Sunday 15 December 2013

Honai - Rumah Adat Papua

Honai adalah rumah adat masyarakat pegunungan tengah Papua.

Bentuk dan ukuran dari setiap rumah Honai itu terlihat sama. Dari permukaan tanah, tinggi rumah Honai mencapai lebih kurang 2 setengah meter. Bentuk rumah yang dibuat melingkar dan hanya memiliki satu pintu menjadi ciri khas tersendiri dari Honai. Bangunan rumah ini terbuat dari kayu dan atapnya terbuat dari ilalang yang dirangkai sedemikian rupa hingga tampak bertingkat.

Bentuk Honai yang bulat ini, dirancang untuk menghindari cuaca dingin karena tiupan angin yang kencang. Pada bagian tengah Honai dibuat perapian untuk menghangatkan tubuh di malam hari, sekaligus sebagai tempat untuk memasak/membakar ubi jalar, dalam bahasa Dani disebut "Hipere".

Rumah Honai terbuat dari kayu dengan atap berbentuk kerucut yang terbuat dari jerami atau ilalang. Honai sengaja dibangun sempit atau kecil dan tidak berjendela yang bertujuan untuk menahan hawa dingin pegunungan Papua. Honai biasanya dibangun setinggi 2,5 meter dan pada bagian tengah rumah disiapkan tempat untuk membuat api unggun untuk menghangatkan diri.
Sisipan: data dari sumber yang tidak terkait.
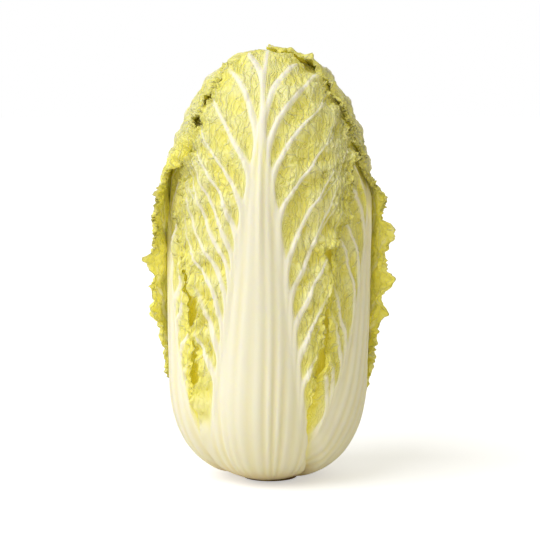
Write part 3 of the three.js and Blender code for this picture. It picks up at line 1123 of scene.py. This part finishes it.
    @staticmethod
    def _shape(mesh: bpy.types.Mesh, habit: RingHabit, outer: Array, inner: Array) -> None:
        """Move the flat shell's vertices onto the leaf's two faces."""
        flat = np.empty(len(mesh.vertices) * 3)
        mesh.vertices.foreach_get("co", flat)
        flat = flat.reshape(-1, 3)
        column = np.rint((flat[:, 0] + 1.0) / 2.0 * habit.columns).astype(int)
        row = np.rint((flat[:, 1] + 1.0) / 2.0 * habit.rows).astype(int)
        back = flat[:, 2] < -0.5
        place = mesh.attributes.new("place", "FLOAT_VECTOR", "POINT")
        places = np.stack([column, row, back], -1).astype(np.float32)
        place.data.foreach_set("vector", places.ravel())
        shaped = np.where(back[:, None], inner[column, row], outer[column, row]) * MM
        mesh.vertices.foreach_set("co", shaped.astype(np.float32).ravel())
        mesh.update()

    def _store(self, mesh: bpy.types.Mesh, fields: dict[str, Array]) -> None:
        """Keep fields on the mesh, by name, for the finish to read."""
        column, row, _ = self._places(mesh)
        for name, values in fields.items():
            attribute = mesh.attributes.new(name, "FLOAT", "POINT")
            attribute.data.foreach_set("value", values[column, row].astype(np.float32))

    def _unwrap(self, mesh: bpy.types.Mesh, name: str, first: Array, second: Array) -> None:
        """Give the leaf a flat map in metres, from two of its fields."""
        column, row, back = self._places(mesh)
        flat = np.stack([first[column, row] + back * self.BACK_APART, second[column, row]], -1) * MM
        corners = np.empty(len(mesh.loops), int)
        mesh.loops.foreach_get("vertex_index", corners)
        layer = mesh.uv_layers.new(name=name)
        layer.data.foreach_set("uv", flat[corners].astype(np.float32).ravel())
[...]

Rumah Honai terbagi dalam tiga tipe, yaitu untuk kaum laki-laki (disebut Honai), wanita (disebut Ebei), dan kandang babi (disebut Wamai).

Di dalam rumah Honai ataupun Ebei, tidak terlihat satupun perabotan rumah tangga. Honai memang menjadi tempat tinggal bagi masyarakat di perkampungan Wamena. Namun untuk tempat tidur, mereka hanya menggunakan rerumputan kering sebagai alas. Alas itu akan diganti dengan rerumputan baru yang diambil dari ladang ataupun kebun, jika telah terlihat kotor. Di dalam Honai juga tidak ada kursi ataupun meja, mereka menjadikan lantai rumah yang terbuah dari dari tanah sebagai alas duduk.

Di dalam rumah Honai juga tidak ada lampu listrik. Untuk penerangan, mereka membuat perapian dengan cara menggali tanah di dasar lantai rumah untuk dijadikan tungku. Karena Honai tidak memiliki jendela dan penerangan hanya berasal dari api tungku, suasana di dalam rumah itu akan terasa semakin gelap ketika malam tiba. 


Jika dibandingkan dengan bentuk rumah adat di daerah lainnya, rumah Honai terlihat sangat sederhana. Namun kesederhanaan itulah yang menjadikan Honai terkesan unik.